* _WRITTEN PROBLEM_:
Print each line of the listing once more, precisely as given.

**** DATA FOR THIS EXERCISE

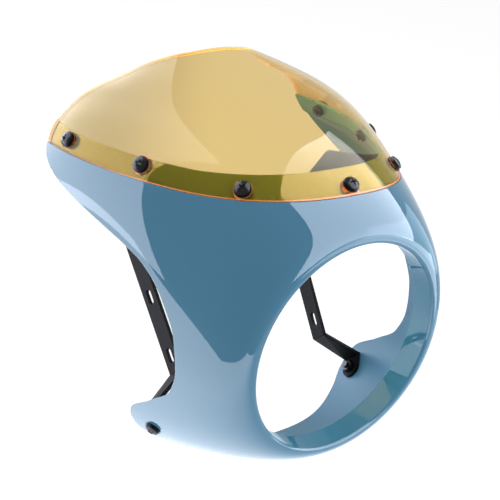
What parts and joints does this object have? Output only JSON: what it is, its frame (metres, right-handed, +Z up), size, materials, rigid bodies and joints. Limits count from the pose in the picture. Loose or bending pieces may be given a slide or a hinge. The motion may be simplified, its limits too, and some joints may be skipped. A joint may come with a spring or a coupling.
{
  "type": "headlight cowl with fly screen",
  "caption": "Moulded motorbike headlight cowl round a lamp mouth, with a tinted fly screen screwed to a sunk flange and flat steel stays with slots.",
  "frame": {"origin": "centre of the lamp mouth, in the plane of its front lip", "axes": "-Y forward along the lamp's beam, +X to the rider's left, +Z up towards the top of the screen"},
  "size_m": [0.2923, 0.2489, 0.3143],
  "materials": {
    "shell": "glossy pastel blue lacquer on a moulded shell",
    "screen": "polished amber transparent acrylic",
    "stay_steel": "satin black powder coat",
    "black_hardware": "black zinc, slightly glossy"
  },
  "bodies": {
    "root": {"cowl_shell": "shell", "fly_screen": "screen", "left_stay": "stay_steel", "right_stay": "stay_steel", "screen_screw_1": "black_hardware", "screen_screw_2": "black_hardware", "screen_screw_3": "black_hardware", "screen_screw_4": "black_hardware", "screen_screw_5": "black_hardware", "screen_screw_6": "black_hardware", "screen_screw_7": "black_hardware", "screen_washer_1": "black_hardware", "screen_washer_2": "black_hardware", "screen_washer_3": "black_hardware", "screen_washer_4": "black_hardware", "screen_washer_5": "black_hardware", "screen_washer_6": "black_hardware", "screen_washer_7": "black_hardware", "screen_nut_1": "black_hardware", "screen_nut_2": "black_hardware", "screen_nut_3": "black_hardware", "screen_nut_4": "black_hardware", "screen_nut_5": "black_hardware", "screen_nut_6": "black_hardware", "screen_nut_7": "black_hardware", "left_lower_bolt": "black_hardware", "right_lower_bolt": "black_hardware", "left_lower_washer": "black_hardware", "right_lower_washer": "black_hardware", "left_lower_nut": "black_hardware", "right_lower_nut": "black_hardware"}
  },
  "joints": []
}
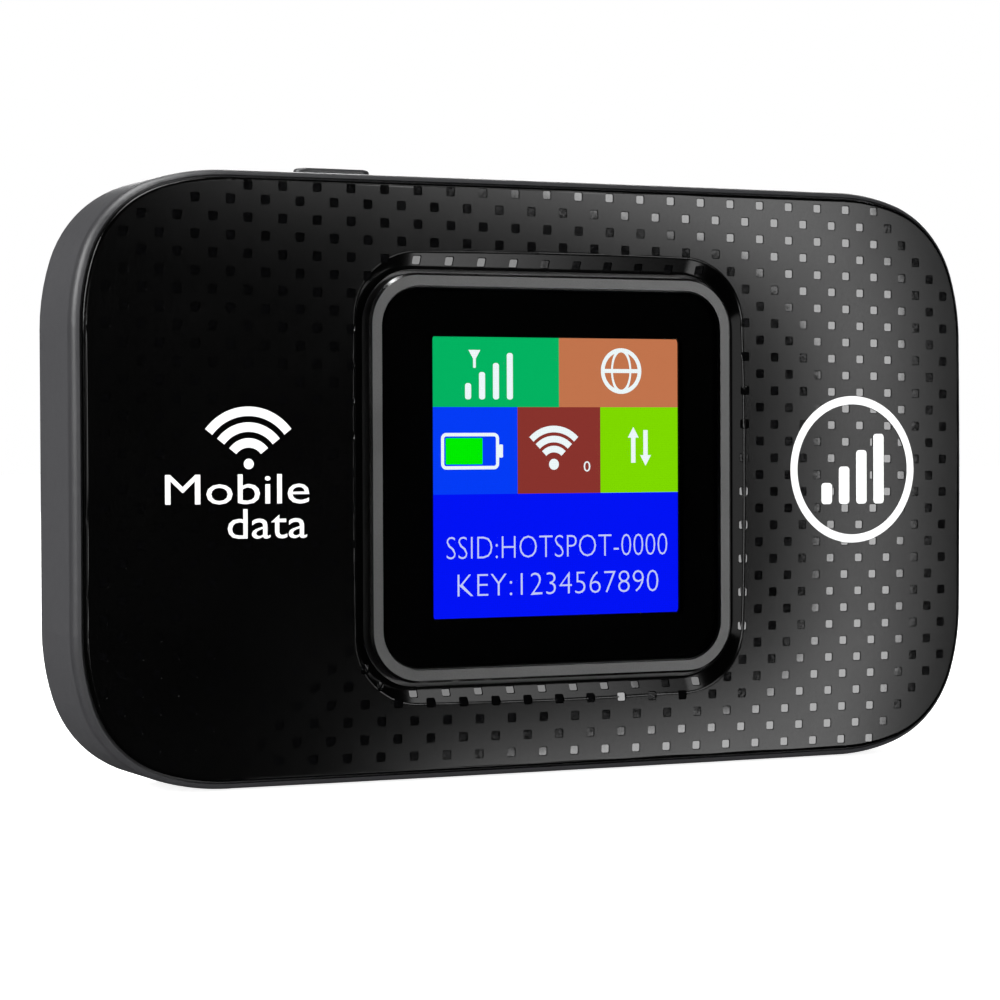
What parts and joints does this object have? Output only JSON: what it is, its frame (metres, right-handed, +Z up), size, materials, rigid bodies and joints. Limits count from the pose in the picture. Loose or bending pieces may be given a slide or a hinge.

********

* _RESULT FOR THIS EXERCISE_:
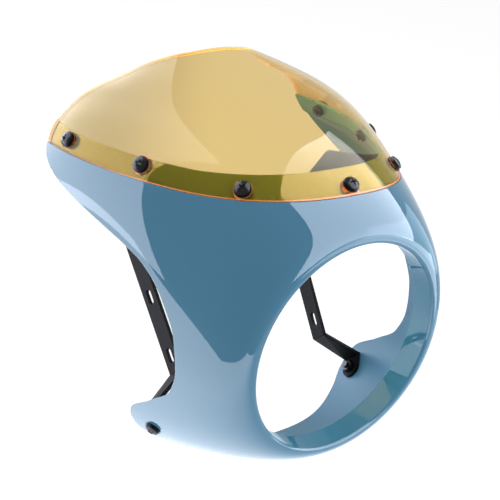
What parts and joints does this object have? Output only JSON: what it is, its frame (metres, right-handed, +Z up), size, materials, rigid bodies and joints. Limits count from the pose in the picture. Loose or bending pieces may be given a slide or a hinge. The motion may be simplified, its limits too, and some joints may be skipped. A joint may come with a spring or a coupling.
{
  "type": "headlight cowl with fly screen",
  "caption": "Moulded motorbike headlight cowl round a lamp mouth, with a tinted fly screen screwed to a sunk flange and flat steel stays with slots.",
  "frame": {"origin": "centre of the lamp mouth, in the plane of its front lip", "axes": "-Y forward along the lamp's beam, +X to the rider's left, +Z up towards the top of the screen"},
  "size_m": [0.2923, 0.2489, 0.3143],
  "materials": {
    "shell": "glossy pastel blue lacquer on a moulded shell",
    "screen": "polished amber transparent acrylic",
    "stay_steel": "satin black powder coat",
    "black_hardware": "black zinc, slightly glossy"
  },
  "bodies": {
    "root": {"cowl_shell": "shell", "fly_screen": "screen", "left_stay": "stay_steel", "right_stay": "stay_steel", "screen_screw_1": "black_hardware", "screen_screw_2": "black_hardware", "screen_screw_3": "black_hardware", "screen_screw_4": "black_hardware", "screen_screw_5": "black_hardware", "screen_screw_6": "black_hardware", "screen_screw_7": "black_hardware", "screen_washer_1": "black_hardware", "screen_washer_2": "black_hardware", "screen_washer_3": "black_hardware", "screen_washer_4": "black_hardware", "screen_washer_5": "black_hardware", "screen_washer_6": "black_hardware", "screen_washer_7": "black_hardware", "screen_nut_1": "black_hardware", "screen_nut_2": "black_hardware", "screen_nut_3": "black_hardware", "screen_nut_4": "black_hardware", "screen_nut_5": "black_hardware", "screen_nut_6": "black_hardware", "screen_nut_7": "black_hardware", "left_lower_bolt": "black_hardware", "right_lower_bolt": "black_hardware", "left_lower_washer": "black_hardware", "right_lower_washer": "black_hardware", "left_lower_nut": "black_hardware", "right_lower_nut": "black_hardware"}
  },
  "joints": []
}
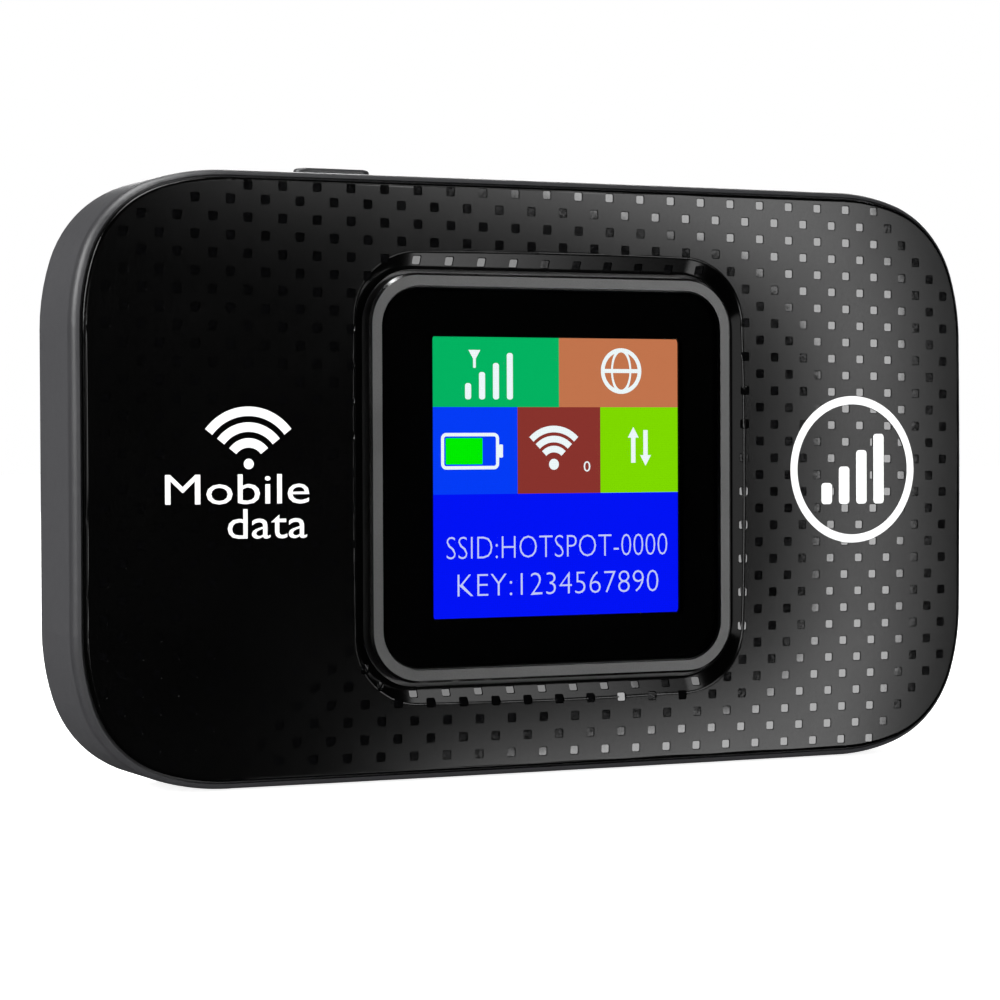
What parts and joints does this object have? Output only JSON: what it is, its frame (metres, right-handed, +Z up), size, materials, rigid bodies and joints. Limits count from the pose in the picture. Loose or bending pieces may be given a slide or a hinge.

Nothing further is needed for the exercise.